John Pinney, a Sonic customer who lives on Claremont Drive near Montgomery Village, has been eagerly awaiting faster service from Sonic. Pinney, whose speeds are currently about 5 megabits per second, said he gets the same message when he enters his address, and several nearby addresses, into the algorithm: “We’re sorry, no service is available - yet!”

Jasper himself looked into Pinney’s case and determined that Sonic offered Claremont Drive residents ADSL2+ up to a certain distance.

“Beyond this range we do not expect performance to meet the long-term need of most customers,” Jasper said in an email. Jasper said that when optimum service is not possible, Sonic won’t offer it.

Where available, the new Sonic service is a good deal, said Pinney. He plans to keep his current Sonic Internet service and AT&T landline and “hopefully AT&T will add a node soon to extend service to this neighborhood.”

Like Pinney, local residents continue to be interested in Sonic service. In the past three weeks since offering faster and more expanded Fusion through Fusion FTTN, daily signups have doubled.

“That’s great news for us and our members,” said Jasper.

Dave Burstein, editor and publisher of Fast Net News and DSL Prime, which tracks the broadband industry, said it’s primarily the big telecommunications companies that are putting FTTN cabinets in the field, because of the huge financial investment it requires.

Burstein called Sonic’s $40 Fusion service “a damn good deal” if it could deliver 25 megabits per second. It could be a better deal than AT&T’s own pricing of its U-Verse service, he said.

Burstein said AT&T offers line speeds of about 25 megabits or higher through its U-Verse service, which he called “decent” for those who don’t do a lot of video downloading. AT&T has put boxes closer to about 30 million homes to get U-Verse speeds.

“You could run three HD TVs and lots more at the same time,” he said. “Just put your address into AT&T’s website and see what they offer you. Then it’s up to you to decide whether you buy from AT&T or one of their resellers like Sonic.”

He said Sonic has long had a reputation for good service and good customer policies.

For most people, cable is the other alternative, said Burstein, adding that he has written DSL industry news since 1999 and currently has cable service.
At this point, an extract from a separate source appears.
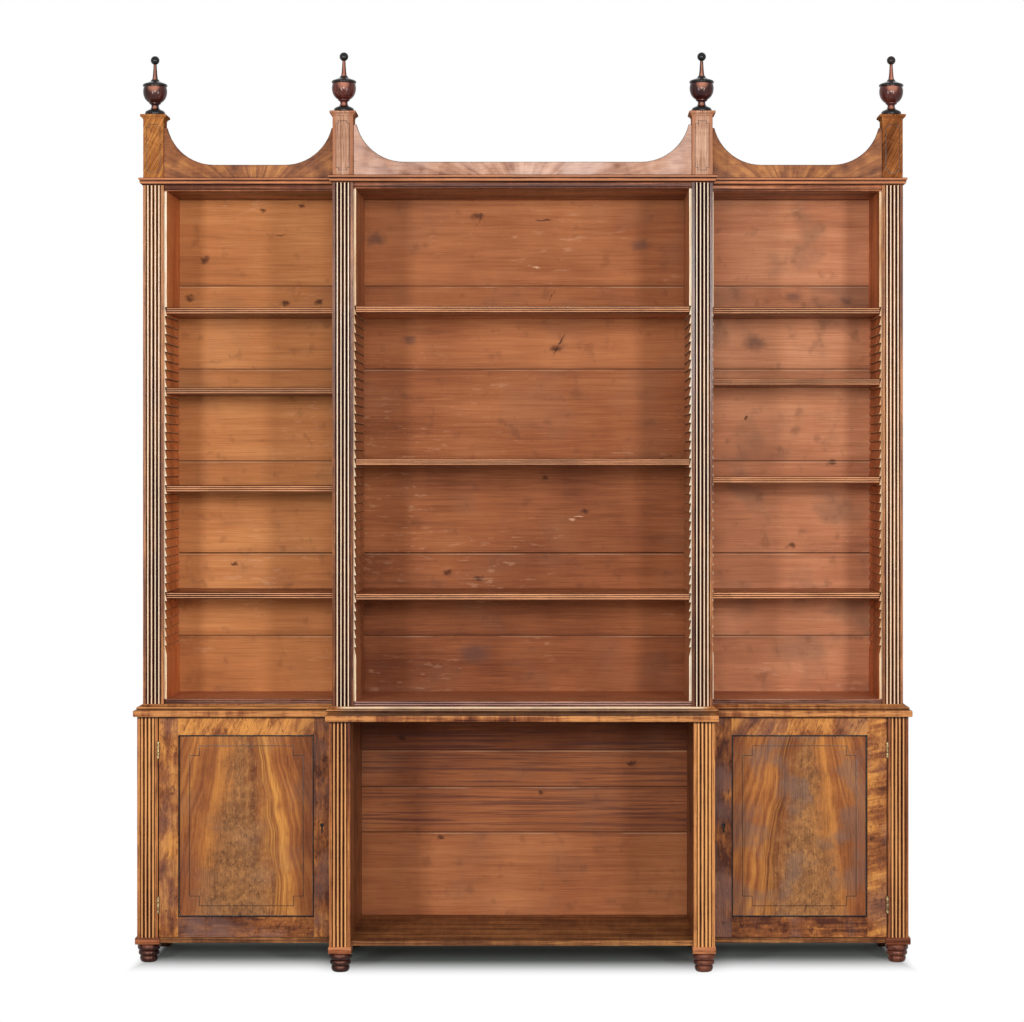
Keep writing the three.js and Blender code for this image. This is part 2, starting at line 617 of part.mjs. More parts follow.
function rectangle([x0, x1], [z0, z1]) {
  return [[x0, z0], [x1, z0], [x1, z1], [x0, z1]];
}

// A framed door: a rebated frame with a keyhole, and a panel that lies in the rebate
function makeDoors() {
  const shoulderY = DOOR_FRONT_Y + PANEL_SETBACK;
  const backY = DOOR_FRONT_Y + DOOR_THICKNESS;
  for (const { name, side } of SIDES) {
    const outline = rectangle([side * DOOR_FREE_X, side * DOOR_HINGE_X], [DOOR_BOTTOM_Z, DOOR_TOP_Z]);
    const opening = (grow) => rectangle(
      [side * (DOOR_FREE_X + DOOR_STILE - grow), side * (DOOR_HINGE_X - DOOR_STILE + grow)],
      [DOOR_BOTTOM_Z + DOOR_BOTTOM_RAIL - grow, DOOR_TOP_Z - DOOR_TOP_RAIL + grow]);
    const lip = extrudeY(outline, [DOOR_FRONT_Y, shoulderY], [opening(0)]);
    const rear = extrudeY(outline, [shoulderY, backY], [opening(PANEL_REBATE)]);
    const keyX = side * (DOOR_FREE_X + KEYHOLE_FROM_EDGE);
    const keyZ = (DOOR_BOTTOM_Z + DOOR_TOP_Z) / 2 + KEYHOLE_ABOVE_MIDDLE;
    const frame = join(lip, rear).subtract(keyhole(keyX, keyZ));
    piece(`door_frame_${name}`, frame, MAHOGANY, 0.35);
    const panel = opening(PANEL_REBATE - PANEL_CLEARANCE);
    piece(`door_panel_${name}`, extrudeY(panel, [shoulderY, shoulderY + PANEL_THICKNESS]), FIGURED, 0.3);
  }
}

// A round hole with a slot below it, cut in from the front of the door
function keyhole(x, z) {
  const cut = [DOOR_FRONT_Y - OVERCUT, DOOR_FRONT_Y + KEYHOLE_DEPTH];
  const ring = [];
  for (let step = 0; step < HINGE_SIDES; step += 1) {
    const angle = 2 * Math.PI * step / HINGE_SIDES;
    ring.push([x + KEYHOLE_RADIUS * Math.cos(angle), z + KEYHOLE_RADIUS * Math.sin(angle)]);
  }
  const halfSlot = KEYHOLE_SLOT_WIDTH / 2;
  const slot = block([x - halfSlot, x + halfSlot], cut, [z - KEYHOLE_SLOT_LENGTH, z]);
  return join(extrudeY(ring, cut), slot);
}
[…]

Verizon can’t offer him more than 3 megabits at his office in Manhattan, while Time Warner delivers 50 megabits.

Karl Bode, a freelance writer and editor of, called Sonic’s business acumen “notable,” as it has been able to survive the dominance of larger ISPs like AT&T.

“That they’ve not only survived but thrived and expanded their network in this current landscape is nothing short of miraculous,” Bode said. “Sonic also deserves a lot of credit for being one of the very few ISPs out there that’s entirely forthright in terms of consumer privacy issues.

Jasper pointed out that when a customer uses Sonic’s Fusion service based on AT&T FTTN, the IP address assigned to the customer and the IP transport is provided by AT&T. That might be a concern for customers who chose Sonic because of its strict privacy policies.

But Jasper said Sonic offers a free virtual private network, or VPN, that creates an encrypted, secure tunnel to Sonic’s network and customers with a Sonic IP address. After that, all Internet use goes by way of that encrypted tunnel and through Sonic.

The one downside, he said, is that the process slows speeds down by 5 percent.

AT&T spokesman Alex Carey said the company could not comment on its business deal with Sonic because of a “customer confidentiality agreement.” Carey did confirm that “AT&T provides some but may not provide all of the services that make up Sonic’s Fusion FTTN.”